Harris speaks at a Black sorority gathering in Houston last week. One expert believes her campaign will also invest in voter turnout in the South to put Donald Trump on the defensive even in red states.
(LM Otero / Associated Press)
In a call with reporters last week, the campaign’s battleground states director, Dan Kanninen, said the flood of support for Harris across the country included 360,000 new volunteers and $200 million in donations during the first week of her candidacy — two-thirds of which was from new donors.
On Friday, the Harris campaign said that it had $377 million in cash on hand — compared with $327 million for Trump — and that it would be spending hard and fast to ramp up the fight.
Kanninen said the campaign is rapidly expanding an already large network of Biden-Harris field offices and volunteers across the battleground states. He said that there were 600 staffers “on the ground in the blue wall,” and that 150 more would be added by mid-August. Aides also planned to double the size of the campaign’s teams in Arizona and North Carolina, and were opening new field offices in Georgia.
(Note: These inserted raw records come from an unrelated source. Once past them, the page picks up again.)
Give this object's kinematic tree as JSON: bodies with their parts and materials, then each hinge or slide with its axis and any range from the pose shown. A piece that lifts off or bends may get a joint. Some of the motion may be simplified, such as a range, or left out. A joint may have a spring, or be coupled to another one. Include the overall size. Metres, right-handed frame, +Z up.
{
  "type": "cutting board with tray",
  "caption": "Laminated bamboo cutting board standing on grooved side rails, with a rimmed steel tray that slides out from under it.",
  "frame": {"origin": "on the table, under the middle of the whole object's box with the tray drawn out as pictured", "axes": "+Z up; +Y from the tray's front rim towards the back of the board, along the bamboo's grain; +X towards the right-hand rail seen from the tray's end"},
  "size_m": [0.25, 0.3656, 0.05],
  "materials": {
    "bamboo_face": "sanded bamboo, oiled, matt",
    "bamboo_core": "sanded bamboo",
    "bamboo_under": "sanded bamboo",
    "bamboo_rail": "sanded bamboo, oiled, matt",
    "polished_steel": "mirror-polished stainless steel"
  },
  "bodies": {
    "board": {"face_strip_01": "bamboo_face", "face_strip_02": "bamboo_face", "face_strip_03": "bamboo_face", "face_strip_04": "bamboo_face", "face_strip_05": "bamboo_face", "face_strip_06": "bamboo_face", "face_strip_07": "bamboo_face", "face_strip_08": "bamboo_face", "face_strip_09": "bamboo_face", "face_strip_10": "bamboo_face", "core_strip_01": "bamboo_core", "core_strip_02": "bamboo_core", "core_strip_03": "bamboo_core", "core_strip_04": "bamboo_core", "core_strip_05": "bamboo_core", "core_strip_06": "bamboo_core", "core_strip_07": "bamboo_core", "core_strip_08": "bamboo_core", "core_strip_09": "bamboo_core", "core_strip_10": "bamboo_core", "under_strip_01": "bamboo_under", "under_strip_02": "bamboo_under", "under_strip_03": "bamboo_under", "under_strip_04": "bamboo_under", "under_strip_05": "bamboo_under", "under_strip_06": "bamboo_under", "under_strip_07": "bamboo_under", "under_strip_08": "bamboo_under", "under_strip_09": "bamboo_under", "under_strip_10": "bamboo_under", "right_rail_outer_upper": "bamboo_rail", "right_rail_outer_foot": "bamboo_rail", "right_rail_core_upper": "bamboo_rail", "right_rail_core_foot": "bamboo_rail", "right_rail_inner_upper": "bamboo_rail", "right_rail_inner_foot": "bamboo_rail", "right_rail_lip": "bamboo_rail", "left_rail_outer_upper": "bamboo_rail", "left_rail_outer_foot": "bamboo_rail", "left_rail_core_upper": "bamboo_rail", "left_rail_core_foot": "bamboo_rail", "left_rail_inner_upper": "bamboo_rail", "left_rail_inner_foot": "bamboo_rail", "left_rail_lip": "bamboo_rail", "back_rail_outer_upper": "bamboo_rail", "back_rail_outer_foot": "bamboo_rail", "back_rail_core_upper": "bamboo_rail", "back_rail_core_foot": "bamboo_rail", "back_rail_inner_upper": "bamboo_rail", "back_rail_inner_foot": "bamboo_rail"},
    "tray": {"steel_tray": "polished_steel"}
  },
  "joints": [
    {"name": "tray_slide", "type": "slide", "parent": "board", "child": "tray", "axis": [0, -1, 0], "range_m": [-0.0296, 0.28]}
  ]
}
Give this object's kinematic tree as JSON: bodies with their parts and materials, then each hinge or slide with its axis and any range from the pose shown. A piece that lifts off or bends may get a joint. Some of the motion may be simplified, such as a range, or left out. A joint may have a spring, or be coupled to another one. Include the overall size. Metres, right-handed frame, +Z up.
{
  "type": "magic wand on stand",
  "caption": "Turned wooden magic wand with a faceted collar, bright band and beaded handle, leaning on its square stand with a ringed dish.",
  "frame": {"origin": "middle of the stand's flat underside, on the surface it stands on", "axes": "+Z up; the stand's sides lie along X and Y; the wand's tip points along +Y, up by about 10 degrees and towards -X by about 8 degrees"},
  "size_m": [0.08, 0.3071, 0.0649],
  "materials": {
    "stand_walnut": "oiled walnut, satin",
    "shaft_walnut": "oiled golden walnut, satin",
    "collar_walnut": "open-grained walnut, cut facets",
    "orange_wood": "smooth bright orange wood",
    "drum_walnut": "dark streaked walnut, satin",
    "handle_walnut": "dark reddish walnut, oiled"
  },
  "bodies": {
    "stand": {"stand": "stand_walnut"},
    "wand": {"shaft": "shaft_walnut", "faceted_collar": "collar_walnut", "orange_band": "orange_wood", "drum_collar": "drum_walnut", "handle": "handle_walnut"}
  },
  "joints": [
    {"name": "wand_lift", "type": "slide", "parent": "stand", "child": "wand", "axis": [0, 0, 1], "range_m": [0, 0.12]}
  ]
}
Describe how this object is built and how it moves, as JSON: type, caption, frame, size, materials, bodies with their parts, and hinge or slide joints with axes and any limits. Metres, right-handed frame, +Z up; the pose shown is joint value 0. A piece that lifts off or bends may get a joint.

Volunteers were fanning out to knock on doors, and being trained on how best to spur pro-Harris conversations online.
“We’re making these investments across the entire map because the data is clear: We have multiple pathways to 270 electoral votes,” Kanninen said. “The vice president is strong in both the blue wall and in the Sun Belt, and we are running hard in both.”
The Trump campaign did not respond to a request for comment on its strategy for battleground states.
In the American electoral system, voters cast ballots to elect the president, but the candidate who receives the most votes nationally is not necessarily the winner. Clinton, for example, received about 2.9 million more votes than Trump, and still lost.
That’s because the candidate who wins the most individual votes in a state receives all of that state’s electoral votes, in what’s known as the electoral college. The number of electoral votes per state is determined by population, with the most populous states — such as California — receiving the most.
In order to win an election today, a presidential candidate must secure 270 electoral votes, and different presidents have gotten there through different pathways. Barack Obama famously pulled together a broad coalition of voters, flipping nine previously red states to blue in 2008.
Clinton was confident going into the 2016 election, riding polls that appeared strongly in her favor, only to have her campaign’s swing-state strategy — she never campaigned in Wisconsin — ridiculed by some political analysts after her stunning defeat. In 2020, Biden managed to undo some of the damage to the Democratic Party, taking back several key battleground states while flipping Arizona and Georgia — but by closer margins and via a narrower path to victory than Obama‘s in 2008 and 2012.
Political experts, pollsters and other veterans of presidential races said that given Harris’ resources, it makes sense for the campaign to cast a wide net and fight in as many swing states as possible. But they have different takes on how she might get to 270 — or fall short.
Robert Alexander, a professor of political science at Bowling Green State University in Ohio and author of “Representation and the Electoral College,” has long studied presidential paths to victory on the electoral map.
“Harris’ entry has changed the complexion of states up for grabs, I would say, from where Biden was — and it’s made it more amenable for Democrats. Certain states seemed to be slipping away [under Biden], and some of the early polling would say that they are now back in grasp for a Harris-led ticket,” Alexander said. “That’s a pretty significant shift in a pretty quick time period.”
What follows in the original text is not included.